The motor does have a very large gear reduction drive inside of it, along with limit switches.

Ivo does sell 3 and 4 blade setups that use the same motor.

winchman

11-18-2010, 03:05 PM

Here's a picture of a crashed IVO propellor that shows the mechanism used for twisting the blade. Now things are making a little more sense.

http://www.rotaryeng.net/Inside-the-IVO.jpg

You read 240 foot lbs on a 20 inch lever. The correct torque reading cannot be calculated without knowing how long the torque wrench lever arm is without the adapter.

RB211

11-18-2010, 03:33 PM

You read 240 foot lbs on a 20 inch lever. The correct torque reading cannot be calculated without knowing how long the torque wrench lever arm is without the adapter.

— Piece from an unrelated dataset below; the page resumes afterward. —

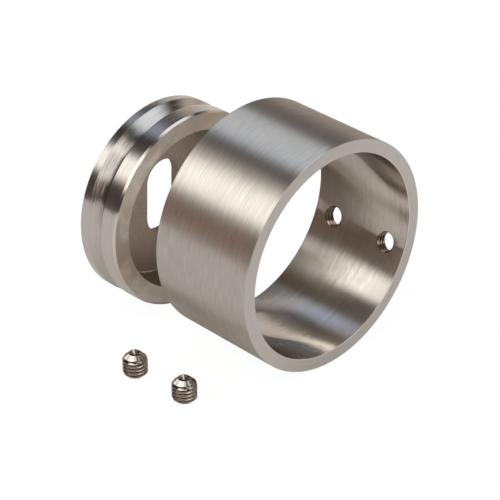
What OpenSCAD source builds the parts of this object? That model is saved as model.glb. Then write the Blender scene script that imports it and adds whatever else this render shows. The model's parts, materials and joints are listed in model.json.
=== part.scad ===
// Flange adapter for a round handrail tube, laid out in its separate pieces: a sleeve, the base that
// the sleeve slides over, and the two grub screws that hold them together.
// The origin is the middle of the sleeve, on its axis. +X points out of its mouth and +Z up.

/* [Handrail tube] */
// Outside diameter of the handrail tube that the sleeve takes
tube_od = 42.4; // [33:0.1:61]
// Clearance of the tube in the sleeve, on the diameter
tube_clearance = 0.4; // [0.2:0.1:0.8]

/* [Sleeve] */
// Wall of the sleeve
sleeve_wall = 2.75; // [2:0.05:4]
// Length of the sleeve
sleeve_length = 24.4; // [20:0.1:40]
// Chamfer that breaks the sleeve's edges
sleeve_edge = 0.15; // [0.05:0.05:0.5]
// Distance from each end of the sleeve to the middle of its screw hole
hole_inset = 5; // [4.6:0.1:7]
// How far the line of screw holes is turned below the horizontal
hole_angle = 19; // [0:1:45]
// Width of the countersink at each end of a screw hole
hole_countersink = 0.2; // [0.1:0.05:0.4]

/* [Base] */
// Clearance of the base in the sleeve, on the diameter
base_clearance = 0.8; // [0.2:0.1:1]
// Height of the base, from its back face to its rim
base_height = 10; // [9:0.1:16]
// Width of the base's rim, chamfer included
rim_width = 4; // [3.6:0.1:6]
// Chamfer on the outer edge of the rim
rim_chamfer = 0.4; // [0.1:0.05:1]
// Chamfer on the outer edge of the back face
back_chamfer = 0.3; // [0.1:0.05:1]
// Thickness of the floor that is screwed to the wall
floor_thickness = 2; // [1.5:0.1:4]
// Width of the V groove at the base's surface
groove_width = 4.1; // [2:0.1:4.4]
// Angle between the two flanks of the groove
groove_angle = 90; // [80:1:120]
// How much nearer to the wall the groove is than the rear screw hole, which draws the sleeve to the wall
groove_pull = 0.8; // [0:0.1:1.2]
// Width of the slot for the wall screw
slot_width = 8.7; // [5:0.1:10]
// Length of the slot for the wall screw
slot_length = 16.4; // [11:0.1:20]

/* [Grub screws] */
// Thread diameter of the grub screws
screw_d = 5; // [4:0.5:6]
// Pitch of their thread
screw_pitch = 0.8; // [0.5:0.1:1]
// Length of a grub screw
screw_length = 4.8; // [4.4:0.1:8]
// Chamfer at the end that holds the socket
screw_chamfer = 0.6; // [0.2:0.1:0.8]
// Diameter of the ring at the cup point
point_d = 2.5; // [1.8:0.1:3]
// Width of the flat edge of that ring
point_edge = 0.15; // [0.1:0.05:0.3]
// Width across the flats of the hexagon socket
socket_width = 2.5; // [1.5:0.1:2.5]
// Depth of the hexagon socket's flats
socket_depth = 2; // [1:0.1:2.2]

/* [Layout] */
// Space between the back of the sleeve and the rim of the base
base_gap = 12.7; // [5:0.1:30]
// How far the middle of the base's rim lies to the side of the sleeve's axis
base_side = -3.4; // [-10:0.1:10]
// How far the base's axis is turned from the sleeve's
base_turn = 1.5; // [-5:0.5:5]
// How far the slot leans from the vertical
base_roll = 2; // [-45:1:45]
// Distance of the rear screw behind the middle of the sleeve
rear_screw_back = 12; // [-20:0.1:30]
// Distance of the front screw behind the middle of the sleeve
front_screw_back = -1.1; // [-20:0.1:30]
// Distance of the rear screw's axis from the side of the sleeve
rear_screw_side = 6.4; // [3:0.1:20]
// Distance of the front screw's axis from the side of the sleeve
front_screw_side = 5.4; // [3:0.1:20]

/* [Hidden] */
$fn = 96;
bore_d = tube_od + tube_clearance;
sleeve_od = bore_d + 2 * sleeve_wall;
ground_z = -sleeve_od / 2;
base_od = bore_d - base_clearance;
recess_d = base_od - 2 * rim_width;
groove_depth = groove_width / 2 / tan(groove_angle / 2);
// The groove's middle is measured from the back face, which lies on the wall as the sleeve's end does
groove_middle = hole_inset - groove_pull;
tap_d = screw_d - screw_pitch;
hole_x = sleeve_length / 2 - hole_inset;
point_height = (screw_d - point_d) / 2;
// The thread's flanks meet at 60 degrees, and the crest and the root are cut off the full triangle
thread_angle = 60;
thread_depth = 17 / 24 * screw_pitch * cos(thread_angle / 2);
crest_width = screw_pitch / 8;
core_d = screw_d - 2 * thread_depth;
thread_turns = ceil(screw_length / screw_pitch) + 2;
turn_steps = 24;
// How far the thread's ridge is sunk in the core, which makes the two one solid
ridge_sink = 0.05;
// The cup is a cone of 120 degrees, and so is the bottom of the socket
cup_angle = 120;
cup_d = point_d - 2 * point_edge;
cup_depth = cup_d / 2 / tan(cup_angle / 2);
socket_tip = socket_width / 2 / tan(cup_angle / 2);
// Overshoot of a cutter past the face that it cuts
past = 1;

// Turns a solid made along +Z so that it lies along +X
module along_x() {
    rotate([0, 90, 0]) children();
}

module sleeve() {
    color("#b3ada6")
    difference() {
        along_x() sleeve_tube();
        for (side = [-1, 1])
            translate([side * hole_x, 0, 0]) rotate([-90 - hole_angle, 0, 0]) screw_hole();
    }
}

// The plain tube with its four edges broken
module sleeve_tube() {
    inner = bore_d / 2;
    outer = sleeve_od / 2;
    end = sleeve_length / 2;
    rotate_extrude()
        polygon([
            [inner + sleeve_edge, end],
            [outer - sleeve_edge, end],
            [outer, end - sleeve_edge],
            [outer, sleeve_edge - end],
            [outer - sleeve_edge, -end],
            [inner + sleeve_edge, -end],
            [inner, sleeve_edge - end],
            [inner, end - sleeve_edge]
        ]);
}

// Cutter for one tapped hole, from the sleeve's axis outwards through one wall
module screw_hole() {
    cylinder(d = tap_d, h = sleeve_od / 2 + past);
    translate([0, 0, bore_d / 2 - tap_d])
        cylinder(d1 = 3 * tap_d, d2 = tap_d, h = tap_d + hole_countersink);
    translate([0, 0, sleeve_od / 2 - hole_countersink])
        cylinder(d1 = tap_d, d2 = 3 * tap_d, h = tap_d);
}

module base() {
    color("#a39b93")
    difference() {
        along_x() base_cup();
        along_x() slot_cutter();
    }
}

// The turned cup, with its back face at 0 and its rim at base_height
module base_cup() {
    outer = base_od / 2;
    inner = recess_d / 2;
    rotate_extrude()
        polygon([
            [0, 0],
            [outer - back_chamfer, 0],
            [outer, back_chamfer],
            [outer, groove_middle - groove_width / 2],
            [outer - groove_depth, groove_middle],
            [outer, groove_middle + groove_width / 2],
            [outer, base_height - rim_chamfer],
            [outer - rim_chamfer, base_height],
            [inner, base_height],
            [inner, floor_thickness],
            [0, floor_thickness]
        ]);
}

// Round-ended slot through the floor
module slot_cutter() {
    reach = (slot_length - slot_width) / 2;
    translate([0, 0, -past])
        linear_extrude(floor_thickness + 2 * past) {
            square([2 * reach, slot_width], center = true);
            for (side = [-1, 1])
                translate([side * reach, 0]) circle(d = slot_width);
        }
}

// A grub screw that stands on its socket end, with its cup point up
module grub_screw() {
    color("#8b8078")
    difference() {
        intersection() {
            screw_blank();
            threaded_rod();
        }
        translate([0, 0, -past])
            cylinder(d = socket_width / cos(30), h = socket_depth + past, $fn = 6);
        translate([0, 0, socket_depth])
            cylinder(d1 = socket_width, d2 = 0, h = socket_tip);
    }
}

// The turned blank of the screw: chamfered end, shank at the thread's diameter, cone and cup
module screw_blank() {
    rotate_extrude()
        polygon([
            [0, 0],
            [screw_d / 2 - screw_chamfer, 0],
            [screw_d / 2, screw_chamfer],
            [screw_d / 2, screw_length - point_height],
            [point_d / 2, screw_length],
            [cup_d / 2, screw_length],
            [0, screw_length - cup_depth]
        ]);
}

// A core with the thread's ridge round it, which runs past both ends of the blank
module threaded_rod() {
    cylinder(d = core_d, h = screw_length + past);
    translate([0, 0, -screw_pitch]) ridge();
}

// The right-handed ridge: its section at each step round the helix, joined to the next one
module ridge() {
    last = thread_turns * turn_steps;
    corners = [for (step = [0:last]) for (corner = [0:3]) ridge_corner(step, corner)];
    sides = [
        for (step = [0:last - 1]) for (corner = [0:3])
            let (here = 4 * step + corner, next = 4 * step + (corner + 1) % 4)
            [here, next, next + 4, here + 4]
    ];
    ends = [[3, 2, 1, 0], [for (corner = [0:3]) 4 * last + corner]];
    polyhedron(points = corners, faces = concat(ends, sides), convexity = 10);
}

// One corner of the ridge's section: two lie in the core and two on the crest
function ridge_corner(step, corner) =
    let (
        turn = step / turn_steps,
        radius = corner == 1 || corner == 2 ? screw_d / 2 : core_d / 2 - ridge_sink,
        half_width = crest_width / 2 + (screw_d / 2 - radius) * tan(thread_angle / 2),
        side = corner < 2 ? -1 : 1
    )
    [radius * cos(360 * turn), radius * sin(360 * turn), screw_pitch * turn + side * half_width];

// The base lies on its edge behind the sleeve, on the surface that the sleeve lies on
module placed_base() {
    translate([-sleeve_length / 2 - base_gap, base_side, ground_z + base_od / 2])
        rotate([0, 0, base_turn]) rotate([-base_roll, 0, 0])
            translate([-base_height, 0, 0]) base();
}

// Places a grub screw on the same surface, beside the sleeve
module placed_screw(back, side) {
    translate([-back, -sleeve_od / 2 - side, ground_z]) grub_screw();
}

sleeve();
placed_base();  // base
placed_screw(rear_screw_back, rear_screw_side);  // grub_screw_rear
placed_screw(front_screw_back, front_screw_side);  // grub_screw_front
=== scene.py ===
import json
import math

import bmesh
import bpy
from mathutils import Matrix, Vector


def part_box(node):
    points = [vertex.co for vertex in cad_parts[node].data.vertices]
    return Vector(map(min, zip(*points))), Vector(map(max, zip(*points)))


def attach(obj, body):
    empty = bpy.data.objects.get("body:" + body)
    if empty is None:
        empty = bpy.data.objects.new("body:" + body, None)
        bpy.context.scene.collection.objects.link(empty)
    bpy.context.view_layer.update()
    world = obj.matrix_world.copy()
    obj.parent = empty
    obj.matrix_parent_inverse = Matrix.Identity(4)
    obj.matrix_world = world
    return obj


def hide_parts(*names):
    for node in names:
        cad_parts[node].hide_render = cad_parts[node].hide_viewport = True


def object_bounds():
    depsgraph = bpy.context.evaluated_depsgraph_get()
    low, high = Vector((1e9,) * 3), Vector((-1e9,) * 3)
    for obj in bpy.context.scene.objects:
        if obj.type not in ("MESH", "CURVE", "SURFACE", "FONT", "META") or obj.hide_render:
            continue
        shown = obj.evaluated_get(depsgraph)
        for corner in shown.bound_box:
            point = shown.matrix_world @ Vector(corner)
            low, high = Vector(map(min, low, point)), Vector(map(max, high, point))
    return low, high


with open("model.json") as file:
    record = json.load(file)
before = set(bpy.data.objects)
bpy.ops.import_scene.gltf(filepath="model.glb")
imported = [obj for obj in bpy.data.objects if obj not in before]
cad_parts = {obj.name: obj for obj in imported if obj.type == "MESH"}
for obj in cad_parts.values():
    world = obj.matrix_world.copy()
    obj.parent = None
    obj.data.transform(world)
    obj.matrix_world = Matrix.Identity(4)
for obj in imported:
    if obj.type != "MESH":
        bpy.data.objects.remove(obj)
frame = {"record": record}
cad_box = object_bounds()
mounts = {mount["name"]: mount for mount in frame["record"]["mounts"]}
mm = 0.001

# Sleeve
# A short length of 48.3 mm stainless tube, bored to slip over a 42.4 mm handrail and faced at both ends on a
# lathe. Its outside is ground with a belt that runs round it, and two M5 holes are tapped in one line.
sleeve_low, sleeve_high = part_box("sleeve")
sleeve_radius = sleeve_high.y
sleeve_length = sleeve_high.x - sleeve_low.x
bore_radius = mounts["sleeve_bore"]["dims"]["r_mm"] * mm
sleeve_edge = 0.15 * mm
turned_sides = 512
touch = 0.002 * mm

# The M5 thread has 60 degrees between its flanks, and crests an eighth of its pitch wide.
screw_radius = 2.5 * mm
pitch = 0.8 * mm
ridge_height = 0.6134 * pitch
crest_width = pitch / 8
flank_angle = math.radians(30)
flank_width = ridge_height * math.tan(flank_angle)
root_width = pitch - 2 * flank_width - crest_width
steps_per_turn = 64
tap_turns = 9
tap_start = 4 * pitch


def new_piece(name):
    """Names the primitive that was just added, and the mesh under it."""
    piece = bpy.context.object
    piece.name = name
    piece.data.name = name
    return piece


def only(piece):
    """Makes a piece the selected and active one."""
    bpy.ops.object.select_all(action="DESELECT")
    piece.select_set(True)
    bpy.context.view_layer.objects.active = piece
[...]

I am confused now, the owner did the calculations and re-reading the formula for the purposes of making this post, I think he might of made a mistake. I'll have to ask him about it. For arguments sake however, lets say it IS 240 ft lbs, can my little actuator with 400 lbs of force do the job?

For arguments sake however, lets say it IS 240 ft lbs, can my little actuator with 400 lbs of force do the job?

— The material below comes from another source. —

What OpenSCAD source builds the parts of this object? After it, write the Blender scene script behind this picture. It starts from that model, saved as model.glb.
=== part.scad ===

No. The linear force requirement is somewhere around 6000lbs if the supercams have a 1/2" lever arm from the centre of the spool followers to the centre of the torsion bars. If it is longer than that then divide accordingly. For a 1 inch lever arm on the supercams it is 3000 lbs required.

Thruthefence

11-18-2010, 05:00 PM

Pretty ambitious project, please keep us posted on your project!